The retention of data is another dimension to consider. The aggregation of information about us — even when we’re in public —as well as the degree to which that information is searchable has direct implications for the level of privacy we enjoy. For example, if drones are used to monitor real‐​time traffic, it may be important to have certain constraints on the amount of time that information is retained. Without these constraints, we run the potential of creating enormous databases that record public activity over long periods of time — databases that could later be searched.

A final dimension to consider — though there are undoubtedly countless more — is the issue of access. As the Associated Press recently discovered, there is a very low threshold legal standard when it comes to subpoenaing records held by third parties. We may want to silo drone data in some fashion so that it cannot be easily aggregated, thereby imposing additional constraints on government access to that data.

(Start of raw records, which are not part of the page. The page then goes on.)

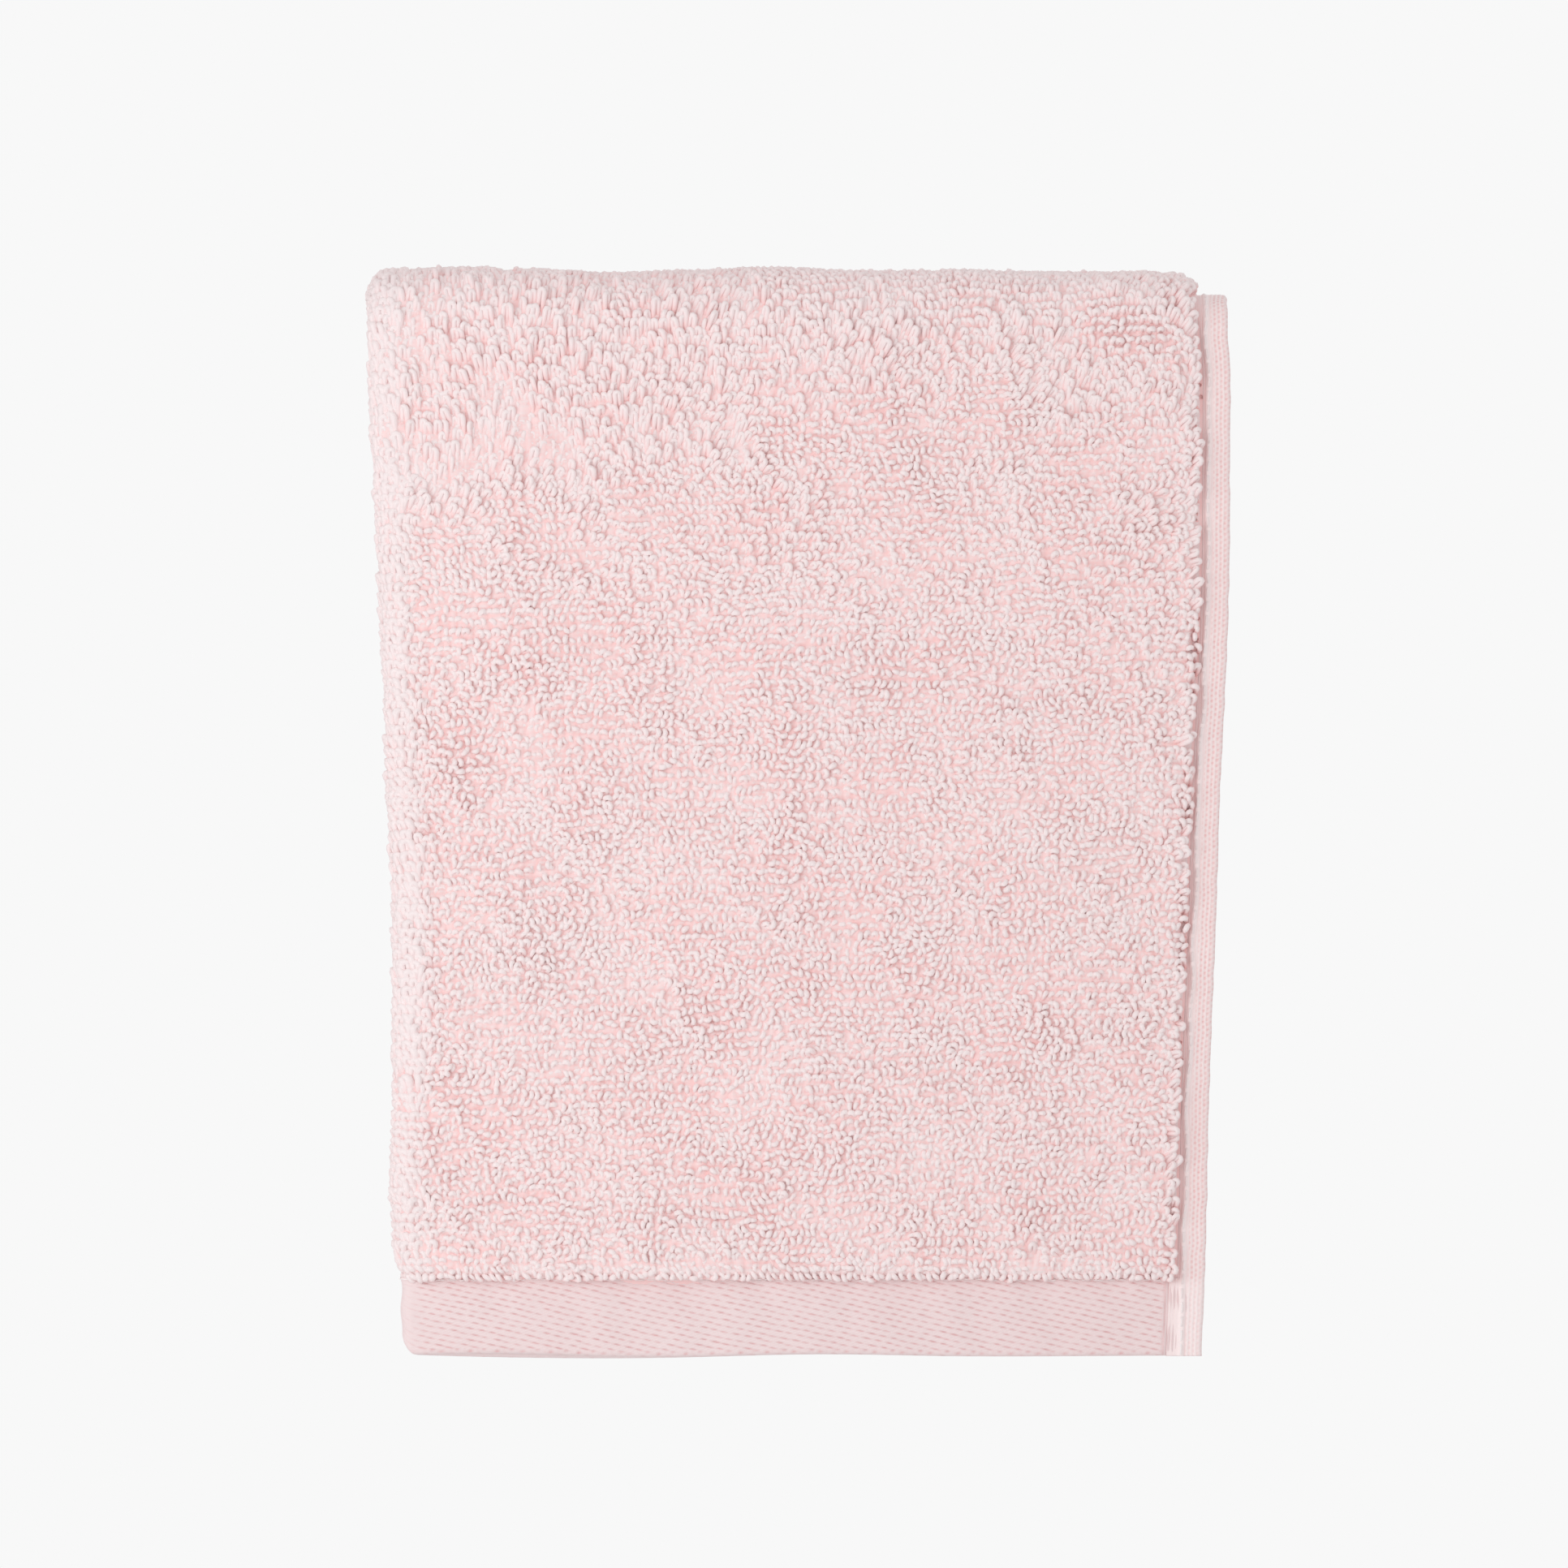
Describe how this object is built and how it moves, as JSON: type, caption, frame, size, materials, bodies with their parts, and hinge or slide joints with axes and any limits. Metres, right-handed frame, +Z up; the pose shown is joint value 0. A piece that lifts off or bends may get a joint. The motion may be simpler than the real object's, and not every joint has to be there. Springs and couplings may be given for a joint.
{
  "type": "face cloth",
  "caption": "Pale pink terry face cloth, folded once lengthwise and draped over a rail, with looped pile, flat woven end hems and narrow stitched side hems.",
  "frame": {"origin": "middle of the seat, where the underside of the folded cloth lies on the top face of the rail", "axes": "+X along the rail to the right as seen from the front, -Y towards the front drop, +Z up; the lengthwise fold is on the -X side"},
  "size_m": [0.178, 0.04, 0.226],
  "materials": {
    "terry_pile": "soft cotton terry loops, matt, faintly streaked where the loops lean together",
    "woven_hem": "flat cotton weave, matt, fine diagonal twill on the end hems and plain weave on the side hems",
    "sewing_thread": "matt cotton thread in the cloth's own colour"
  },
  "bodies": {
    "crown": {"crown_outer_leaf": "terry_pile", "crown_inner_leaf": "terry_pile", "crown_left_fold": "terry_pile", "crown_outer_side_hem": "woven_hem", "crown_inner_side_hem": "woven_hem", "crown_side_hem_seams": "sewing_thread", "front_bend_outer_leaf": "terry_pile", "front_bend_inner_leaf": "terry_pile", "front_bend_left_fold": "terry_pile", "front_bend_side_hems": "woven_hem", "front_bend_side_hem_seams": "sewing_thread", "back_bend_outer_leaf": "terry_pile", "back_bend_inner_leaf": "terry_pile", "back_bend_left_fold": "terry_pile", "back_bend_side_hems": "woven_hem", "back_bend_side_hem_seams": "sewing_thread"},
    "front_drop": {"front_outer_leaf": "terry_pile", "front_inner_leaf": "terry_pile", "front_left_fold": "terry_pile", "front_outer_side_hem": "woven_hem", "front_inner_side_hem": "woven_hem", "front_side_hem_seams": "sewing_thread", "front_outer_end_hem": "woven_hem", "front_inner_end_hem": "woven_hem", "front_end_hem_fold": "woven_hem", "front_end_hem_seams": "sewing_thread"},
    "back_drop": {"back_outer_leaf": "terry_pile", "back_inner_leaf": "terry_pile", "back_left_fold": "terry_pile", "back_outer_side_hem": "woven_hem", "back_inner_side_hem": "woven_hem", "back_side_hem_seams": "sewing_thread", "back_outer_end_hem": "woven_hem", "back_inner_end_hem": "woven_hem", "back_end_hem_fold": "woven_hem", "back_end_hem_seams": "sewing_thread"}
  },
  "joints": [
    {"name": "front_swing", "type": "hinge", "parent": "crown", "child": "front_drop", "pos_m": [0, -0.0085, -0.001], "axis": [-1, 0, 0], "range_deg": [0, 80], "deforming": ["front_bend_outer_leaf", "front_bend_inner_leaf", "front_bend_left_fold", "front_bend_side_hems", "front_bend_side_hem_seams"]},
    {"name": "back_swing", "type": "hinge", "parent": "crown", "child": "back_drop", "pos_m": [0, 0.0085, -0.001], "axis": [1, 0, 0], "range_deg": [0, 80], "deforming": ["back_bend_outer_leaf", "back_bend_inner_leaf", "back_bend_left_fold", "back_bend_side_hems", "back_bend_side_hem_seams"]}
  ]
}
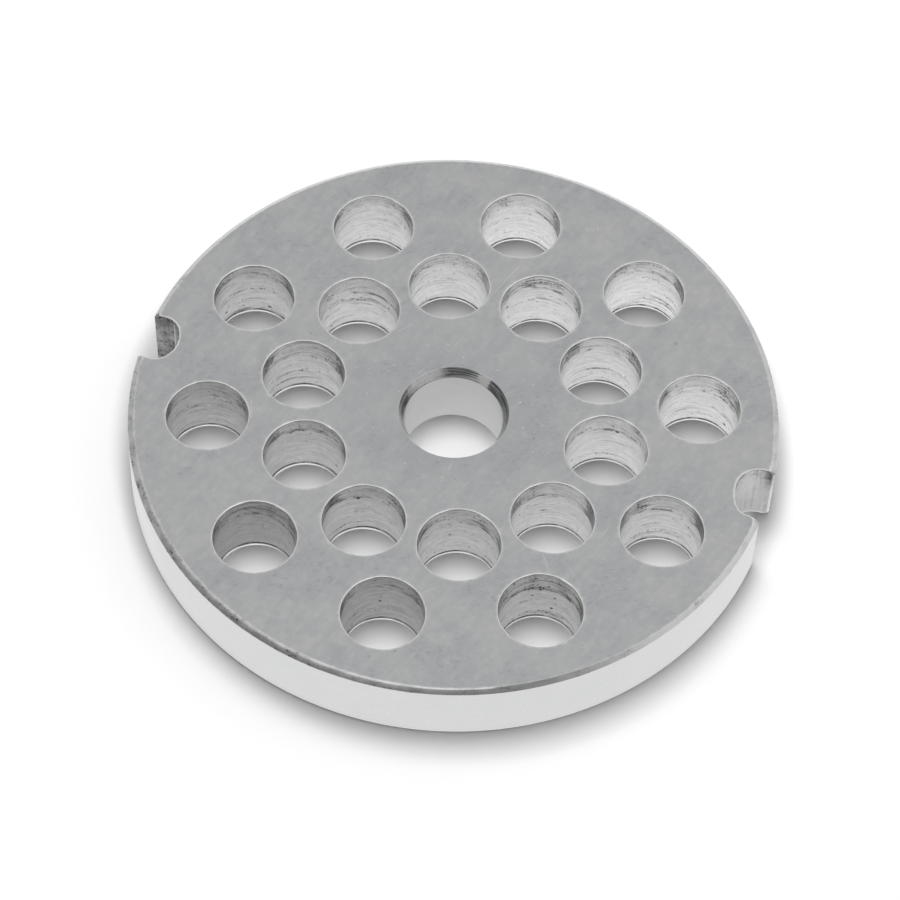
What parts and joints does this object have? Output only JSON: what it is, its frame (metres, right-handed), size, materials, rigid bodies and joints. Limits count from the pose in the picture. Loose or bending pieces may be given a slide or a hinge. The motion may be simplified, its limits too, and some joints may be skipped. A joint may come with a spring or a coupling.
{
  "type": "meat grinder plate",
  "caption": "Round perforated steel disc with a central pin bore, two staggered rings of food holes and opposed rim notches, through which a grinder presses meat.",
  "frame": {"origin": "middle of the lower face, on the axis of the plate", "axes": "+Z along the axis, out of the countersunk face that the knife runs on; +X through the middle of one rim notch, with the other notch on -X"},
  "size_m": [0.0618, 0.062, 0.0072],
  "materials": {
    "plate_steel": "ground faces, turned rim, drilled holes"
  },
  "bodies": {
    "root": {"grinder_plate": "plate_steel"}
  },
  "joints": []
}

The important thing to remember is that these questions on privacy are in some ways different in kind, rather than degree, from the questions that have emerged from previous technologies. Drones are relatively cheap.

They are small, silent, and have the ability to hover outside of your bedroom window in ways that other aerial surveillance technologies never have. The assumption of reciprocity —your ability to lower your voice, for instance, if you don’t want to broadcast your cell phone conversation in public — is inherently diminished when it comes to drones.

What precise standards should be implemented to address these issues is not entirely clear. But what is clear is that we should think about each of these dimensions and how they interrelate when establishing rules for privacy. And we should do it before the drones get up there.